California Pension Thermal Coal Divestment Would Be a First

If the proposal passes, California would be the first state to divest its pensions, the two largest in the U.S., from thermal coal.

CALPERS

California Public EmployeesÕ Retirement System (CalPERS) offices, in Sacramento, California, U.S., on Monday, September 13, 2010. Photographer: Ken James/Bloomberg

Ken James/Bloomberg

The California Senate voted Wednesday in favor of legislation that would require the state’s — and country’s — two largest pension funds to divest of their investments in thermal coal power companies. The bill’s next stop will be a vote in the California State Assembly. If California passes the coal divestment legislation, it will become the first U.S. state to do so.

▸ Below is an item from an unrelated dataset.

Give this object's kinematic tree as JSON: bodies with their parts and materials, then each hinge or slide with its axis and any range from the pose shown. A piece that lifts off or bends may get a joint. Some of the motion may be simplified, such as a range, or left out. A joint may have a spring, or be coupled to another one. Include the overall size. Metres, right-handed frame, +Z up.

Introduced by Senate President pro Tempore Kevin de León earlier this year, the proposed legislation calls on the $296 billion California Public Employees’ Retirement System (CalPERS) and the $186 billion California State Teachers’ Retirement System (CalSTRS) to exit from all investments in thermal coal companies by July 1, 2017. The bill passed the Senate 24–14, in a vote split down party lines in favor of the Democrats. In the assembly, which currently holds 52 Democrats and 28 Republicans, the bill will need 41 votes to pass.

The proposed legislation, though ultimately mandating divestment, does make a nod to the role of the pension systems’ engagement with energy companies. One of its provisions notes: “In making a determination to liquidate investments, the board shall constructively engage with a thermal coal company to establish whether the company is transitioning its business model to adapt to clean energy generation, such as through a decrease in its reliance on thermal coal as a revenue source.”

The bill adds that if a board determines in its engagement that a company is bound to remain one that generates 50 percent or more of its revenue from the mining of thermal coal, the system will have to divest.

CalPERS executives have made clear that they prefer engagement with energy companies over outright divestment, though its investment committee voted in April to take no official position on the proposed legislation. Last summer, in response to a call from three East Bay mayors for CalPERS to divest from fossil fuel companies, CalPERS head of corporate governance Anne Simpson argued in an op-ed for the Sacramento Bee that “the solution lies in engaging energy companies in a process focused on finding solutions, rather than walking away.”

CalSTRS spokesman Ricardo Duran says that in April, his system’s board directed staff to begin researching the possibility of dumping its coal stocks, in anticipation of this divestment legislation moving forward. He says the staff has been assessing the effect that divestment would have on the portfolio, and arranging meetings with industry experts about risks facing the industry.

Similar divestment legislation is on the table in Massachusetts and Vermont. In both states, drafts have been refiled this year after failing in previous sessions and pension system administrators have vocally opposed legislating divestment, arguing that such a move could unwittingly compromise returns. Vermont Treasurer Elizabeth Pearce, who serves as the vice chair for the $4 billion Vermont Pension Investment Committee (VPIC), has stated in no uncertain terms that she’s opposed to divestment, and points to internal research to explain why. A November 2014 report by the Vermont State Treasurer’s Office estimated that avoiding fossil fuel companies would cost VPIC $10 million, or about 4 percent, of annual expected returns. The report also found that one-time transaction costs to meet the legislation’s requirements could reach another $8.5 million. The system’s investment adviser, Boston–based NEPC, confirmed in its own report that divestment would cost the system millions of dollars per year.

But asset managers who run fossil-free strategies say divestment doesn’t have to mean a blow to returns — though it does require that managers undertake careful risk rebalancing. Matthew Patsky, CEO and portfolio manager at Trillium Asset Management, a $2.2 billion Boston-based sustainable-investment firm, says Trillium’s fossil-free strategy has returned an annualized 8.5 percent over the past eight years, beating the 7.3 percent gain for its S&P Composite 1500 benchmark during the same period.

Scores of religious institutions and foundations and nearly 20 U.S. university endowments have agreed to ban fossil fuel investments, among them Stanford University. More than two dozen U.S. cities have pledged to divest, including Cambridge, Massachusetts; Portland, Oregon; San Francisco; and Seattle.